Feminist Next System Literature Review

Heidi Hartmann

Heidi Hartmann, an economist, is the President of the Washington-based Institute for Women's Policy Research (IWPR), a scientific research organization that she founded in 1987 to meet the need for women-centered, policy-oriented research. Hartmann lectures on women, economics, and public policy, has often testified before Congress, and is often cited as an authority in various media outlets. She has published a number of articles in journals and books. She is a co-author of several IWPR reports, including Women’s and Men’s Employment and Unemployment in the Great Recession; Still A Man’s Labor Market: The Long-Term Earnings Gap; Unnecessary Losses: Costs to Americans of the Lack of Family and Medical Leave; Equal Pay for Working Families, and Strengthening Social Security for Women.

Hartmann's The Unhappy Marriage of Marxism and Feminism was published in 1981 and is one of the most well known critiques of Marxism from a feminist perspective. In it Hartmann argues that "The “marriage” of Marxism and feminism has been like the marriage of husband and wife, depicted in English common law; Marxism always supersedes feminism. Hartmann argues that traditional Marxist modes of analysis do not leave room for feminism or taking seriously gender oppression (or race). 

"The present status of women in the labor market and the current arrangement of sex-segregated jobs is the result of a long process of interaction between patriarchy and capitalism. I have emphasized the actions of male workers throughout this process because I believe that emphasis to be correct. Men will have to be forced to give up their favored positions in the division of labor-in the labor market and at home-both if women's subordination is to end and if men are to begin to escape class oppression and exploitation.99 Capitalists have indeed used women as unskilled, underpaid labor to undercut male workers, yet this is only a case of the chickens coming home to roost-a case of men's co-optation by and support for patriarchal society, with its hierarchy among men, being turned back on themselves with a vengeance. Capitalism grew on top of patriarchy; patriarchal capitalism is stratified society par excellence. If non-ruling-class men are to be free they will have to recognize their co-optation by patriarchal capitalism and relinquish their patriarchal benefits. If women are to be free, they must fight against both patriarchal power and capitalist organization of society.

In her 1976 article, "Capitalism, Patriarchy, and Job Segregation by Sex," she writes: 

Because both the sexual division of labor and male domination are so long standing, it will be very difficult to eradicate them and impossible to eradicate the latter without the former.
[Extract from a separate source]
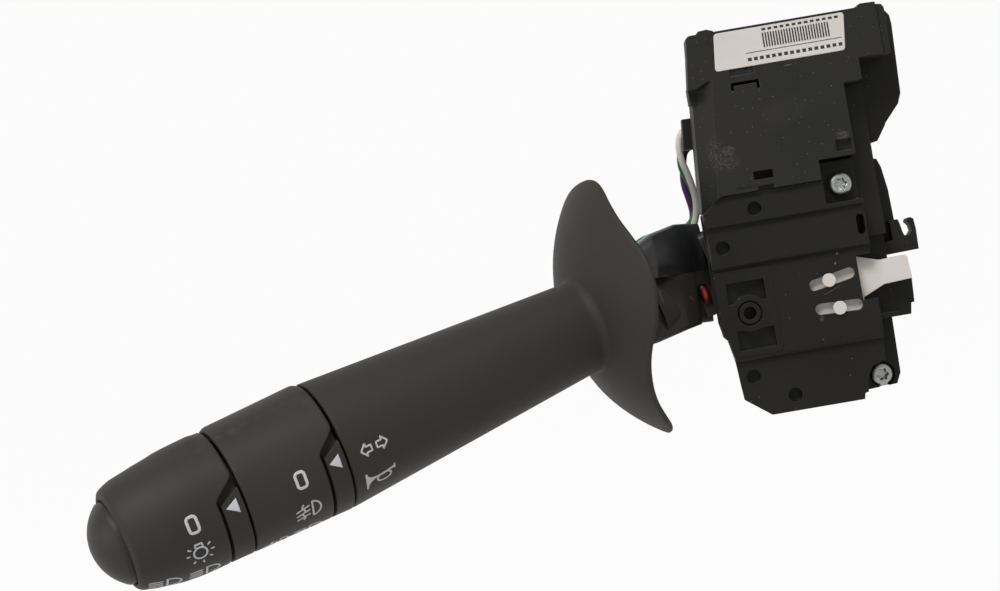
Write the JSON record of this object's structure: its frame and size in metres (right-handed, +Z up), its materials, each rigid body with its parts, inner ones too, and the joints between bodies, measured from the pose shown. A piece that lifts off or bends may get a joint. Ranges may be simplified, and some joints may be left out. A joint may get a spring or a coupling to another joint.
{
  "type": "combination stalk switch",
  "caption": "Steering column lever switch: stepped housing with cancelling pawl and harness socket, cradle-hung lever with curved shroud, turning light rings and push horn button.",
  "frame": {"origin": "on the flat back face, behind the fixing boss of the housing's front", "axes": "+Y out of the back face towards the column bracket, the driver looks along +Y; +Z up the long side of the housing; the lever points along -X"},
  "size_m": [0.1817, 0.0769, 0.0938],
  "materials": {
    "lever_plastic": "fine satin grain, warm dark grey",
    "case_plastic": "satin black with faint mould lines and dust",
    "cover_plastic": "satin black, dusty",
    "neck_plastic": "semi-gloss dark grey",
    "white_nylon": "natural white nylon",
    "red_plastic": "gloss red",
    "steel": "zinc-plated steel",
    "spring_steel": "drawn wire",
    "contact_metal": "bright contact brass",
    "board": "brown laminate",
    "wire_white": "soft insulation",
    "wire_green": "soft insulation",
    "wire_purple": "soft insulation"
  },
  "bodies": {
    "housing": {"case_body": "case_plastic", "top_cover": "cover_plastic", "back_plate": "case_plastic", "socket_shell": "case_plastic", "terminal_blades": "contact_metal", "contact_board": "board", "board_tracks": "contact_metal", "case_screws": "steel", "detent_cam": "white_nylon", "fixed_contacts": "contact_metal"},
    "cradle": {"cradle": "neck_plastic", "pull_pin": "steel"},
    "lever": {"arm_core": "neck_plastic", "neck_cover": "neck_plastic", "stop_block": "red_plastic", "detent_spring": "spring_steel", "shroud": "lever_plastic", "stalk_tube": "lever_plastic", "spindle": "lever_plastic", "retaining_clip": "spring_steel", "fog_marker_band": "lever_plastic", "light_marker_band": "lever_plastic", "fog_contact_disc": "board", "light_contact_disc": "board", "horn_spring": "spring_steel", "horn_contact": "contact_metal", "wire_white": "wire_white", "wire_green": "wire_green", "wire_purple": "wire_purple"},
    "fog_ring": {"fog_ring": "lever_plastic", "fog_wiper": "contact_metal"},
    "light_ring": {"light_ring": "lever_plastic", "light_wiper": "contact_metal"},
    "horn_button": {"horn_button": "lever_plastic"},
    "detent_plunger": {"detent_plunger": "white_nylon"},
    "contact_slider": {"contact_slider": "neck_plastic", "contact_springs": "contact_metal"},
    "cancel_slider": {"cancel_slider": "white_nylon"},
    "cancel_pawl": {"cancel_pawl": "white_nylon"}
  },
  "joints": [
    {"name": "indicator_swing", "type": "hinge", "parent": "housing", "child": "cradle", "pos_m": [0.0004, -0.0155, 0.01], "axis": [0, -1, 0], "range_deg": [-8, 8], "deforming": ["wire_white", "wire_green", "wire_purple"]},
    {"name": "flash_pull", "type": "hinge", "parent": "cradle", "child": "lever", "pos_m": [0.0004, -0.0155, 0.01], "axis": [-0.2524, 0, 0.9676], "range_deg": [0, 10], "stiffness_Nm_per_rad": 1.2, "springref_deg": -4.58},
    {"name": "fog_ring_turn", "type": "hinge", "parent": "lever", "child": "fog_ring", "pos_m": [-0.03689, -0.0296, 0.00296], "axis": [-0.9068, -0.3491, -0.2365], "range_deg": [0, 54]},
    {"name": "light_ring_turn", "type": "hinge", "parent": "lever", "child": "light_ring", "pos_m": [-0.03689, -0.0296, 0.00296], "axis": [-0.9068, -0.3491, -0.2365], "range_deg": [0, 54]},
    {"name": "horn_press", "type": "slide", "parent": "lever", "child": "horn_button", "axis": [0.9068, 0.3491, 0.2365], "range_m": [0, 0.002], "stiffness_N_per_m": 900, "springref_m": -0.0015, "deforming": ["horn_spring"]},
    {"name": "detent_plunge", "type": "slide", "parent": "lever", "child": "detent_plunger", "axis": [0.9676, 0, 0.2524], "range_m": [-0.0014, 0], "stiffness_N_per_m": 900, "springref_m": 0.002, "deforming": ["detent_spring"]},
    {"name": "contact_shift", "type": "slide", "parent": "housing", "child": "contact_slider", "axis": [0, 0, 1], "range_m": [-0.0024, 0.0024]},
    {"name": "cancel_slide", "type": "slide", "parent": "housing", "child": "cancel_slider", "axis": [1, 0, 0], "range_m": [-0.002, 0.003], "stiffness_N_per_m": 60},
    {"name": "cancel_rock", "type": "hinge", "parent": "cancel_slider", "child": "cancel_pawl", "pos_m": [0.021, -0.024, 0.0034], "axis": [0, -1, 0], "range_deg": [-10, 10], "stiffness_Nm_per_rad": 0.02}
  ],
  "couplings": [
    {"joint": "contact_shift", "follows": "indicator_swing", "m_per_rad": 0.016}
  ]
}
The two are now so inextricably intertwined that it is necessary to eradicate the sexual division of labor itself in order to end male domination. Very basic changes at all levels of society and culture are required to liberate women. In this paper, I have argued that the maintenance of job segregation by sex is a key root of women's status, and I have relied on the operation of society-wide institutions to explain the maintenance of job segregation by sex. But the consequences of that division of labor go very deep, down to the level of the subconscious.

The subconscious influences behavior patterns, which form the micro underpinnings (or complements) of social institutions and are in turn reinforced by those social institutions. I believe we need to investigate these micro phenomena as well as the macro ones I have discussed in this paper. For example, it appears to be a very deeply ingrained behavioral rule that men cannot be subordinate to women of a similar social class. Manifestations of this rule have been noted in restaurants, where waitresses experience difficulty in giving orders to bartenders, unless the bartender can reorganize the situation to allow himself autonomy; among executives, where women executives are seen to be most successful if they have little contact with others at their level and manage small staffs; and among industrial workers, where female factory inspectors cannot successfully correct the work of male production workers. There is also a deeply ingrained fear of being identified with the other sex. As a general rule, men and women must never do anything which is not masculine or feminine (respectively). Male executives, for example, often exchange handshakes with male secretaries, a show of respect which probably works to help preserve their masculinity. At the next deeper level, we must study the subconscious-both how these behavioral rules are internalized and how they grow out of personality structure. At this level, the formation of personality, there have been several attempts to study the production of gender, the socially imposed differentiation of humans based on biological sex differences.

A materialist interpretation of reality, of course, suggests that gender production grows out of the extant division of labor between the sexes, and, in a dialectical process, reinforces that very division of labor itself. In my view, because of these deep ramifications of the sexual division of labor we will not eradicate sex-ordered task division until we eradicate the socially imposed gender differences between us and, therefore, the very sexual division of labor itself. In attacking both patriarchy and capitalism we will have to find ways to change both society-wide institutions and our most deeply ingrained habits. It will be a long, hard struggle."